Nun such' ich dich, mit Harm erfüllt,
Bald bei des Dorfes Linden,
Bald in der Stadt, geliebtes Bild,
Und kann dich nirgends finden.
Nach jedem Fenster blick' ich hin,
Wo nur ein Schleier wehet,
Und habe meine Lieblingin
Noch nirgends ausgespähet.

Komm selber, süßes Bild der Nacht,
Komm mit den Engelsmienen,
Und in der leichten Schäfertracht,
Worin du mir erschienen!
Bring' mit die schwanenweiße Hand,
Die mir das Herz gestohlen,
Das purpurrote Busenband,
Das Sträußchen von Violen.

Dein großes blaues Augenpaar,
Woraus ein Engel blickte;
Die Stirne, die so freundlich war,
Und guten Abend nickte;
Den Mund, der Liebe Paradies,
Die kleinen Wangengrübchen,
Wo sich der Himmel offen wies:
Bring' alles mit, mein Liebchen!

Where are you, vision, that stood before me
as I was dreaming in the garden,
winding rosemary into my hair,
that sprouted near my bed?
Where are you, vision, that stood before me,
who gazed into my soul,
and a maiden's warm hand
pressed against my cheeks?

Now I search for you, full of pain,
now by the village linden tree,
now in the town, beloved image,
and cannot find you anywhere.
At every window do I stare
where just a veil might flutter,
and have my dear darling
not espied anywhere.

Come you, sweet image of the night,
come with angelic mien,
and in that light shephard's costume,
in which you appeared to me!
And bring that swan-white hand,
that has my heart stolen,
that purple-red bodice ribbon,
that bunch of violets.

Your pair of large blue eyes,
from which an angel gazed;
the brow that was so kind,
and nodded good evening;
the mouth, that paradise of love,
the little dimples in your cheeks,
where open heaven did appear:
bring all of it, my love!

Ludwig Hölty wrote the poem "An ein Traummädchen" (To a Dream Girl) in 1771. It was first published in the Göttinger Musenalmanach of 1775 under the title "Das Traumbild". This text was used by Franz Schubert in 1815, D. 204A, but that music is lost.
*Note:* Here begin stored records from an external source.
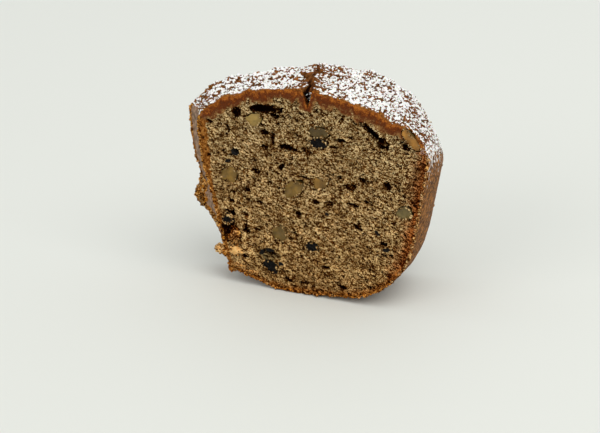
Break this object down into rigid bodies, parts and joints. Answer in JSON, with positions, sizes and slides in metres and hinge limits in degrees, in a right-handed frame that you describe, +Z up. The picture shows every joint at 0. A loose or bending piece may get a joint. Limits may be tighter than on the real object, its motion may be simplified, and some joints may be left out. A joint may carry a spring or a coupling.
{
  "type": "slice of quick bread",
  "caption": "Thick wedge slice of a tube-pan nut and raisin quick bread, standing with its sugared, cracked dome up and its cut crumb face to the front.",
  "frame": {"origin": "centre of the bounding box in plan, on the surface that the slice rests on", "axes": "+Z up, +X along the front cut from the tube side to the pan side of the loaf, -Y out of the front cut"},
  "size_m": [0.1062, 0.0424, 0.0852],
  "materials": {
    "crumb": "open, moist brown crumb with fine pores, inside a thin red-brown baked crust",
    "walnut": "satin tan to olive-brown cut nut",
    "raisin": "moist, near-black wrinkled fruit",
    "sugar": "fine white powdered sugar dusted over the dome"
  },
  "bodies": {
    "root": {"slice": "crumb", "walnut_1": "walnut", "walnut_2": "walnut", "walnut_3": "walnut", "walnut_4": "walnut", "walnut_5": "walnut", "walnut_6": "walnut", "walnut_7": "walnut", "walnut_8": "walnut", "raisin_1": "raisin", "raisin_2": "raisin", "raisin_3": "raisin", "raisin_4": "raisin"}
  },
  "joints": []
}
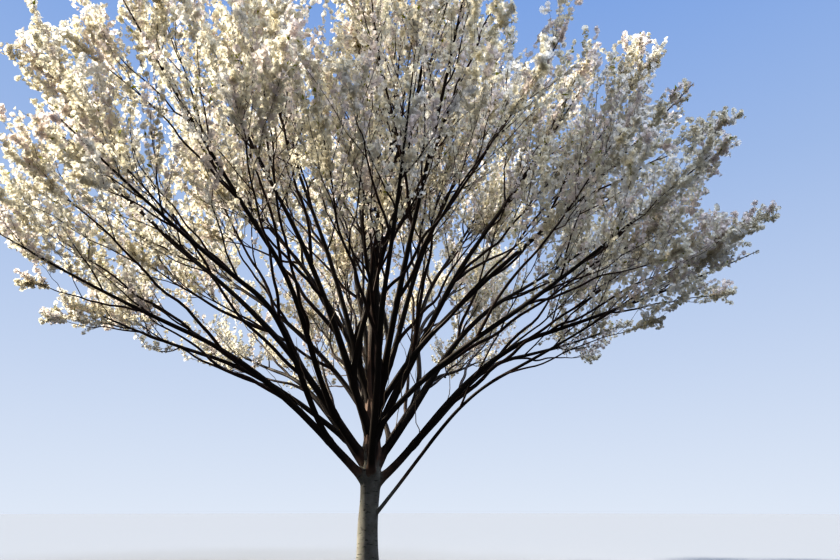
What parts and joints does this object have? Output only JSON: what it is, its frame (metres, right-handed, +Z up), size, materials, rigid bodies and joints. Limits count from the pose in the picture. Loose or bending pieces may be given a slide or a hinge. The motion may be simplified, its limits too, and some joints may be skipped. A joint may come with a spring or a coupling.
{
  "type": "flowering cherry tree",
  "caption": "Whole vase-shaped ornamental cherry tree in white blossom: a pale trunk, ascending dark boughs that fork, and rounded masses of blossom, rooted in level ground.",
  "frame": {"origin": "middle of the flat cut under the trunk, at ground level", "axes": "+Z up, along the trunk; +X to the right and +Y away from the viewer, as the tree is seen in the picture"},
  "size_m": [15.0578, 15.0883, 11.2862],
  "materials": {
    "trunk_bark": "smooth pale grey bark with darker rough bands across it",
    "bough_bark": "dark brown bark, nearly smooth, with fine pale bands",
    "blossom": "matt cream-white petals in clusters on thin dark twigs"
  },
  "bodies": {
    "root": {"trunk": "trunk_bark", "bough_low_1": "bough_bark", "bough_low_1_fork": "bough_bark", "bough_low_2": "bough_bark", "bough_low_2_fork": "bough_bark", "bough_low_3": "bough_bark", "bough_low_3_fork": "bough_bark", "bough_low_4": "bough_bark", "bough_low_4_fork": "bough_bark", "bough_low_5": "bough_bark", "bough_low_5_fork": "bough_bark", "bough_middle_1": "bough_bark", "bough_middle_1_fork": "bough_bark", "bough_middle_2": "bough_bark", "bough_middle_2_fork": "bough_bark", "bough_middle_3": "bough_bark", "bough_middle_3_fork": "bough_bark", "bough_middle_4": "bough_bark", "bough_middle_4_fork": "bough_bark", "bough_high_1": "bough_bark", "bough_high_1_fork": "bough_bark", "bough_high_2": "bough_bark", "bough_high_2_fork": "bough_bark", "bough_high_3": "bough_bark", "bough_high_3_fork": "bough_bark", "bough_top_1": "bough_bark", "bough_top_1_fork": "bough_bark", "bough_top_2": "bough_bark", "bough_top_2_fork": "bough_bark", "bough_lowest_1": "bough_bark", "blossom_crest": "blossom", "blossom_low_1": "blossom", "blossom_low_1_fork": "blossom", "blossom_low_2": "blossom", "blossom_low_2_fork": "blossom", "blossom_low_3": "blossom", "blossom_low_3_fork": "blossom", "blossom_low_4": "blossom", "blossom_low_4_fork": "blossom", "blossom_low_5": "blossom", "blossom_low_5_fork": "blossom", "blossom_middle_1": "blossom", "blossom_middle_1_fork": "blossom", "blossom_middle_2": "blossom", "blossom_middle_2_fork": "blossom", "blossom_middle_3": "blossom", "blossom_middle_3_fork": "blossom", "blossom_middle_4": "blossom", "blossom_middle_4_fork": "blossom", "blossom_high_1": "blossom", "blossom_high_1_fork": "blossom", "blossom_high_2": "blossom", "blossom_high_2_fork": "blossom", "blossom_high_3": "blossom", "blossom_high_3_fork": "blossom", "blossom_top_1": "blossom", "blossom_top_1_fork": "blossom", "blossom_top_2": "blossom", "blossom_top_2_fork": "blossom", "blossom_lowest_1": "blossom"}
  },
  "joints": []
}
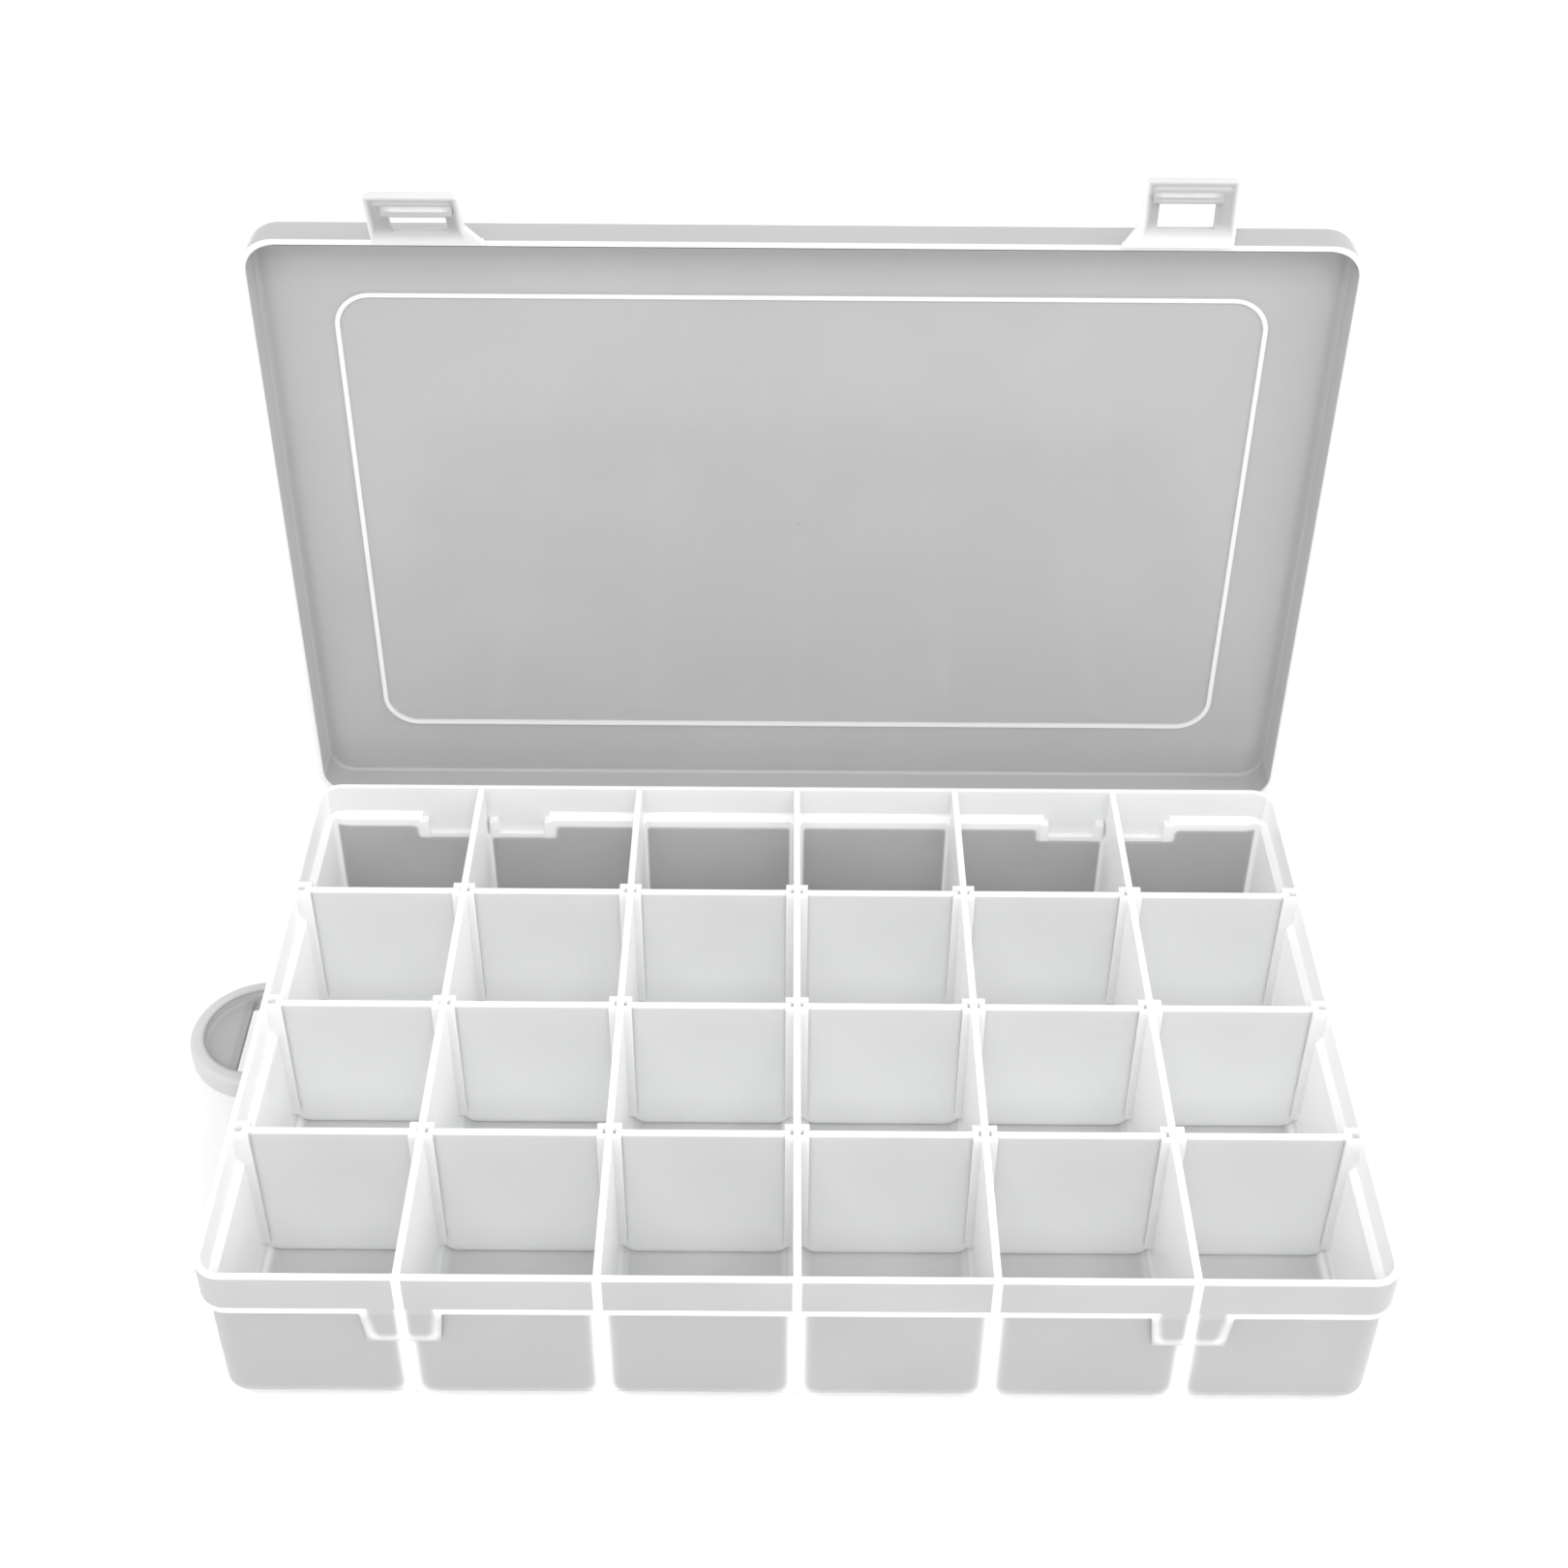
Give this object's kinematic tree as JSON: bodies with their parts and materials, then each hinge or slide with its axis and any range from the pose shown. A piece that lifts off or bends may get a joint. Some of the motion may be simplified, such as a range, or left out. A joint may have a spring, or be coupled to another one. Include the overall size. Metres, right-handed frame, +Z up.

However, the version Mozart used is very different, following the publication of a collection of Hölty's poems by Friedrich Leopold zu Stolberg-Stolberg and Johann Heinrich Voß in 1783.

Each of the four stanzas consists of eight lines as a pair of two ballad metre four-line segments, each consisting of a iambic tetrameter followed by a iambic trimeter with feminine rhyme of ABAB–ACAC.

==The music==
The song is written in the time signature of 6/8 and in the key signature of E-flat major, the key that Mozart used for the Countess in The Marriage of Figaro. The tempo instruction is ruhig (quiet), equivalent to andante. The vocal range is mainly from E-flat_{4} to F_{5}, with one G_{5}–A-flat_{5} figure.

The song begins with a two-bar piano introduction. The first four lines of each stanza take four bars, followed by a two-bar interlude, and four bars for the next four lines. A postlude, based on the theme from the interlude, then leads into the next stanza.

The structure is not through-composed but strophic (all four verses are identical). The text and the music leave it undecided whether the vision can ever be found. Amanda Glauert suggests that, compared other Lieder by Mozart, especially to "Das Veilchen", K. 476, "Das Lied der Trennung", K. 519, "Abendempfindung", K. 523, and "Als Luise die Briefe ihres ungetreuen Liebhabers verbrannte", K. 520, "Das Traumbild" lacks responsiveness to the text and melodic tautness.

A performance of all four stanzas takes between five and six minutes, but some recordings consist only of one, two or three stanzas.